The one lone cover the band recorded was an Irish favorite from 1977, "The Rare Ould Times."

"It's a real Dublin song," King says. "Bridget once had a dream about it and said we should do it. The song rang about what I felt about Dublin and all the changes I've seen over the years I've visited there. The song has taken a whole new meaning. The song speaks to me, both the good and the bad.

"Irish music, in its purest, is really like punk rock music, what with all its energy and passion. At one time, the only thing the Irish people had was their music, people gathering together for the common good. So it seemed only natural to mix it with electric guitar, drums and bass.
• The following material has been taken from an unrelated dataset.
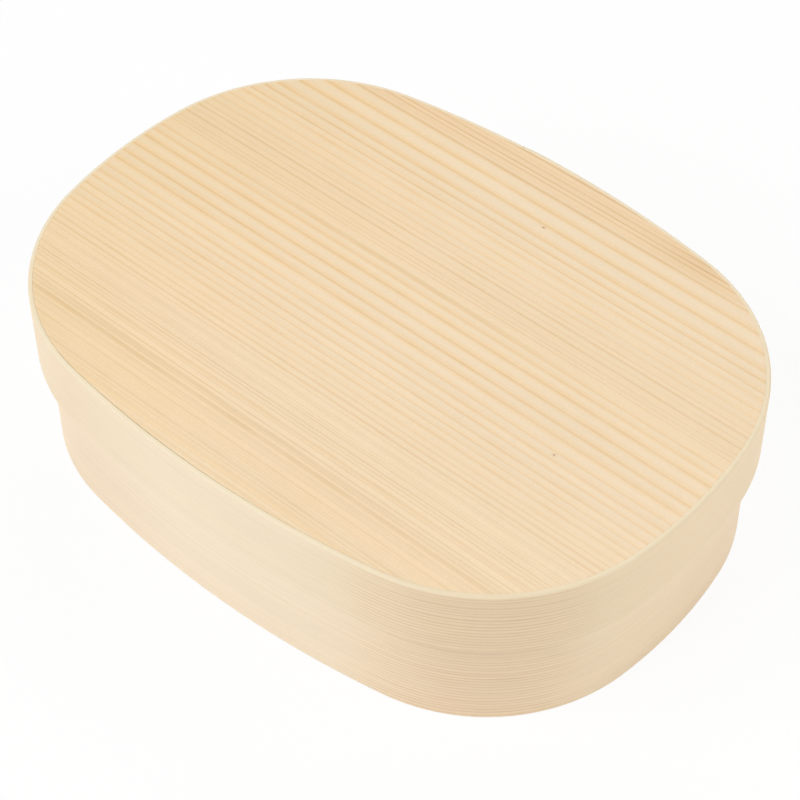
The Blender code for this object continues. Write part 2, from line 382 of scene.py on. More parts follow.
def guard_rows(length: float) -> list[float]:
    """Divides a flat side close to its ends, so that smooth shading leaves it flat."""
    return [GUARD / length, 1 - GUARD / length]


def even_rows(_length: float) -> list[float]:
    """Divides a flat side of any length evenly."""
    return [index / EVEN_ROWS for index in range(1, EVEN_ROWS)]


def rounded_box(
    low: tuple[float, float],
    high: tuple[float, float],
    radii: Sequence[float],
    across_rows: Callable[[float], list[float]] = no_rows,
    up_rows: Callable[[float], list[float]] = no_rows,
) -> list[tuple[float, float]]:
    """Outlines a rectangle with rounded corners.

    Args:
        low: the corner with the lowest values.
        high: the corner with the highest.
        radii: of the corners, clockwise from the lowest.
        across_rows: where points divide the top and bottom, as shares of their length.
        up_rows: where points divide the sides.

    Returns:
        Points clockwise from the lowest corner.
    """
    corners = (low, (low[0], high[1]), high, (high[0], low[1]))
    toward = ((1, 1), (1, -1), (-1, -1), (-1, 1))
    most = ROUND_SHARE * min(high[0] - low[0], high[1] - low[1])
    arcs = []
    for index, (corner, (sign_x, sign_y)) in enumerate(zip(corners, toward)):
        radius = min(radii[index], most)
        centre = (corner[0] + radius * sign_x, corner[1] + radius * sign_y)
        arc = []
        for step in range(ROUND_STEPS + 1):
            angle = -QUARTER_TURN * (index + 1 + step / ROUND_STEPS)
            x = centre[0] + radius * math.cos(angle)
            arc.append((x, centre[1] + radius * math.sin(angle)))
        arcs.append(arc)
    outline = []
    for arc, after, rows in zip(arcs, arcs[1:] + arcs[:1], (up_rows, across_rows) * 2):
        outline += arc
        start, end = Vector(arc[-1]), Vector(after[0])
        for share in rows((end - start).length):
            outline.append(tuple(start.lerp(end, share)))
    return outline


def outline_stack(
    name: str,
    plan: Plan,
    profile: Sequence[tuple[float, float]],
    opening: Callable[[float], float] | None = None,
) -> bpy.types.Mesh:
    """Stacks outlines of the plan into a solid.

    Args:
        name: name of the mesh.
        plan: the plan that they follow.
        profile: inset and height of each outline, from the bottom up.
        opening: further inset by facing.

    Returns:
        The mesh.
    """
    loops = []
    for inset, height in profile:
        loop = []
        for facing in plan.facings:
            extra = opening(facing) if opening else 0.0
            loop.append(Vector((*plan.point(facing, inset + extra), height)))
        loops.append(loop)
    return mesh_from_loops(name, loops)


def add_piece(name: str, mesh: bpy.types.Mesh) -> bpy.types.Object:
    """Links a mesh as an object at the row's origin.

    Args:
        name: name of the object.
        mesh: its mesh.

    Returns:
        The object.
    """
    piece = bpy.data.objects.new(name, mesh)
    bpy.context.scene.collection.objects.link(piece)
    return piece


def subtract(piece: bpy.types.Object, cutter_mesh: bpy.types.Mesh, solver: Solver) -> None:
    """Cuts a mesh out of a piece for good.

    Args:
        piece: the piece, whose mesh is replaced.
        cutter_mesh: what is cut away. It is removed afterwards.
        solver: which of the Boolean solvers does it.
    """
    cutter = add_piece(cutter_mesh.name, cutter_mesh)
    boolean = piece.modifiers.new(cutter_mesh.name, "BOOLEAN")
    boolean.operation = "DIFFERENCE"
    boolean.solver = solver.value
    boolean.object = cutter
    graph = bpy.context.evaluated_depsgraph_get()
    before = piece.data
    piece.data = bpy.data.meshes.new_from_object(piece.evaluated_get(graph))
    piece.modifiers.clear()
    piece.data.name = piece.name
    bpy.data.objects.remove(cutter)
    bpy.data.meshes.remove(cutter_mesh)
    bpy.data.meshes.remove(before)


def mark(mesh: bpy.types.Mesh, places: Iterable[Vector], arrises: Iterable[float]) -> None:
    """Writes the attributes that the finishes read, and smooths the round faces.

    Args:
        mesh: the mesh, in the row frame.
        places: each point's place in its timber: along, across and through it, in metres.
        arrises: how worn each point is, and so how much highlight is painted on it: 1 on a handled
            arris and 0 on a flat face.
    """
    directions = mesh.attributes.new(GRAIN, "FLOAT_VECTOR", "POINT")
    for direction, place in zip(directions.data, places):
        direction.vector = place
    edges = mesh.attributes.new(ARRIS, "FLOAT", "POINT")
    for edge, value in zip(edges.data, arrises):
        edge.value = value
    mesh.shade_smooth()
    mesh.set_sharp_from_angle(angle=SHARP_ANGLE)


def sanded_off(radius: float, from_side: float) -> float:
    """How far a rounded arris falls away at a distance from the side that it rounds."""
    short = min(max(radius - from_side, 0.0), radius)
    return radius - math.sqrt(radius**2 - short**2)


@dataclass(frozen=True)
class Lap:
    """Scarfed lap that closes a strip, at the middle of the back.

    A tip that isn't let in is planed down to a fine edge over the length of its feather.
    """

    length: float = 0.036
    tip_x: float = 0.012
    tip_thickness: float = 0.0003
    glue_line: float = 0.00002
    feather: float = 0.006
    fine_edge: float = 0.00004

    @property
    def step(self) -> float:
        """How far a tip that isn't let in stands clear of the wall."""
        return self.tip_thickness + self.glue_line

    def planed(self, from_end: float) -> float:
        """How much is planed off a proud tip at a distance from its end."""
        near = max(0.0, 1 - from_end / self.feather)
        return (self.tip_thickness - self.fine_edge) * near**2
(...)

"I've never been one for pinpointing my musical tastes," he continues. "Whether it's hard rock, punk rock, or traditional, music is the experience of life. My own career has taken a lot of turns, but when I hear that traditional Irish music --especially when I play it with Bridget -- those haunting sounds come back, and lyrically, as an Irish writer, it's important to write from your heart. I remember one writer said that sometimes you need to move away in order to write from what makes your heart tick.

"I was back home last Christmas, and it gave me some time to stay with my mom for awhile. I love Ireland, and I always want to go back, but I have to fulfill what I'm doing here. I especially miss the west coast of Ireland, which feels like still a wild part of the world. It's the smells wafting around the grassy fields in the spring and summertime especially," he says.

And even in such faraway places as Tokyo and Osaka, Flogging Molly successfully brings a bit o' the spirit of the green to any age audience.

"At a show we did in Anaheim, for one instance, a young girl was there along with her mother and grandmother," he says. "That's what music's all about, not playing to any particular demographic. It's the sustenance of everyday life."